An Almost Unschooling Mom said...

Phyllis - Yes, I'm sure regional taste plays into our not caring of the soup. And, our more modern sense of seasoning. I certainly saw some sweet potato, and peanut soups at allrecipes.com, that look pretty good.

Joyful Learner said...

Soup month...gotta love that! I need to get those books and maybe K can choose a soup of the month.

Becky said...

Don't forget to read Stone Soup!! One of my favorites!

Wonder Mom said...

Peanut soup is "edible" in my book (we tried it on our Honeymoon in Williamsburg, Phyllis!)...

Now, the Carrot Soup recipe is DELICIOUS! All buttery and sweet...yummmmm....
(We read that book and concocted its recipe last year around Easter...)

Soup + Science = Fun!

Christy said...

This post is so funny. No one in my house would eat that peanut soup. I had no idea about national soup month. I love soup. Oh, and I too adore children's books with recipes in them!!!

Debbie said...

I have had to come back and read this a few times now, to give myself time to think about the peanut soup. It just doesn't sound appetizing, even without your description. The books sound like great hits though!

Fairion said...

Fantastic. I love soup and now that thanks to Acorn I have someone willing to share soup with me I am making more.
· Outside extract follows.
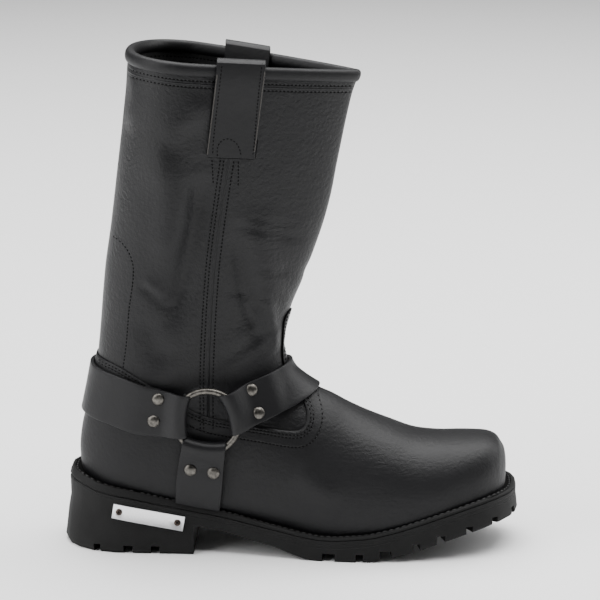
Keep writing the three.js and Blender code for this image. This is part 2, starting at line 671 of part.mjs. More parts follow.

I think we will have to add both Mud Soup and Everybody Serves Soup to our reading list for this week. I suspect our choice of new recipes to try won't be anywhere near as adventurous as yours though.

Raising a Happy Child said...

I have never tasted peanut soup and this post didn't make me any closer to trying. I love certain soups, but unfortunately, daughter is not a big fan. Still, we usually make soup once a week, and this post made me want to try something new. I have to look for a couple of books in this post.

Brimful Curiosities said...

We made the veggie soup in Soup Day. It is yummy! Lots of fun especially if you have alphabet pasta.